Bash Arrays: Indexed and Associative Arrays

Key Insights

Bash supports indexed arrays (integer keys) in all versions and associative arrays (string keys) starting from Bash 4.0, each serving distinct use cases in shell scripting
Indexed arrays use zero-based indexing and can be sparse, while associative arrays require explicit declaration with declare -A and function like hash maps
Proper quoting with "${array[@]}" preserves individual elements during iteration and prevents word splitting, a critical detail most beginners overlook

Introduction to Bash Arrays

Arrays in Bash transform how you handle collections of data in shell scripts. Without arrays, managing multiple related values means juggling individual variables or parsing delimited strings—both error-prone approaches that don’t scale. Arrays provide structured storage that makes your scripts more maintainable and less fragile.
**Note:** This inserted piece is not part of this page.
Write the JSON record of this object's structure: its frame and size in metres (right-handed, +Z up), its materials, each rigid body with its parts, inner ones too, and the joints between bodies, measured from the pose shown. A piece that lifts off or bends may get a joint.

Bash offers two array types: indexed arrays (available in all Bash versions) and associative arrays (Bash 4.0+). Indexed arrays use integer keys starting from zero, perfect for ordered lists and sequential data. Associative arrays use string keys, functioning as hash maps for configuration data, lookup tables, and any scenario requiring named access.

Here’s a quick comparison:

# Indexed array - integer keys
servers=(web1 web2 web3)
echo "${servers[0]}"  # web1

# Associative array - string keys
declare -A config
config[host]="localhost"
config[port]="8080"
echo "${config[host]}"  # localhost

Check your Bash version with bash --version. If you’re below 4.0, you’re limited to indexed arrays.
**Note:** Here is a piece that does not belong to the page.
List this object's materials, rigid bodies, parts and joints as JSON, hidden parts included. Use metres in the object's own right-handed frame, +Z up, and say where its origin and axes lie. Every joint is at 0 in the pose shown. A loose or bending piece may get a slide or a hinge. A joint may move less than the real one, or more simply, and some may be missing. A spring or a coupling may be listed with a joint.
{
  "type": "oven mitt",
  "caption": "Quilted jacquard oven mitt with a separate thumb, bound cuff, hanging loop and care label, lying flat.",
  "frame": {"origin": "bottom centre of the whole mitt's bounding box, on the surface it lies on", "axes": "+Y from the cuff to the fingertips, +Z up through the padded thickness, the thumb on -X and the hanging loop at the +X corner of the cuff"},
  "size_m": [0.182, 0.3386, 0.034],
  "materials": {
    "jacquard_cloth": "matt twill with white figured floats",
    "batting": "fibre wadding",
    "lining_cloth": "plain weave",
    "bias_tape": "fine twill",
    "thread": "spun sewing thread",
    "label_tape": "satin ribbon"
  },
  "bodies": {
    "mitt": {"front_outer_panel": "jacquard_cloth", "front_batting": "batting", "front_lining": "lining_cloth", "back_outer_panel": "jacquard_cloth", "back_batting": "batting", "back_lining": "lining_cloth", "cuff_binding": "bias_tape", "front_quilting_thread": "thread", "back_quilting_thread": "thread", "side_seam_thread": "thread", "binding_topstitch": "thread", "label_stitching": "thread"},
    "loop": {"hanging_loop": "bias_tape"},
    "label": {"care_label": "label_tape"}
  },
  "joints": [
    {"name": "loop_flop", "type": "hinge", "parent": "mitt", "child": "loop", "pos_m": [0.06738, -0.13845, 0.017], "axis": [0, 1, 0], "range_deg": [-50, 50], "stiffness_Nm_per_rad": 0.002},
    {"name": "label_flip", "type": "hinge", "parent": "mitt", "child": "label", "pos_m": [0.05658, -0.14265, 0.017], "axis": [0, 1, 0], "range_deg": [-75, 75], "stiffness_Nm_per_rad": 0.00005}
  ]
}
Indexed Arrays: Basics and Operations

Indexed arrays offer multiple declaration methods. Choose based on your initialization needs:

# Method 1: Explicit declaration (optional but clear)
declare -a fruits

# Method 2: Direct assignment
colors[0]="red"
colors[1]="blue"

# Method 3: Parentheses syntax (most common)
numbers=(10 20 30 40 50)

# Method 4: Command substitution
files=($(ls *.txt))

# Method 5: Reading from input
readarray -t lines < file.txt

The parentheses syntax is cleanest for hardcoded values. Command substitution works but beware of word splitting issues with filenames containing spaces—use readarray or mapfile instead for file operations.

Accessing elements requires proper syntax:

servers=(web1 web2 web3 db1 db2)

# Single element (zero-indexed)
echo "${servers[0]}"      # web1
echo "${servers[4]}"      # db2

# All elements - two forms
echo "${servers[@]}"      # Expands to separate words
echo "${servers[*]}"      # Expands to single string

# Array length
echo "${#servers[@]}"     # 5

# Length of specific element
echo "${#servers[0]}"     # 4 (length of "web1")
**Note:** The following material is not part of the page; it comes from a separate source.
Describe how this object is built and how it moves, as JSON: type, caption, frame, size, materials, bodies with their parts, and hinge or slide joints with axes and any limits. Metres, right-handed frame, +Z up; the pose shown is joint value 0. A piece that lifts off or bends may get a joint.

# Last element (Bash 4.3+)
echo "${servers[-1]}"     # db2

Always quote "${array[@]}" to preserve elements as separate words. Without quotes, elements with spaces break into multiple arguments.

Sparse arrays are valid in Bash—indices don’t need to be contiguous:

sparse[0]="first"
sparse[10]="eleventh"
sparse[100]="hundred-first"

echo "${#sparse[@]}"  # 3 (number of elements, not highest index)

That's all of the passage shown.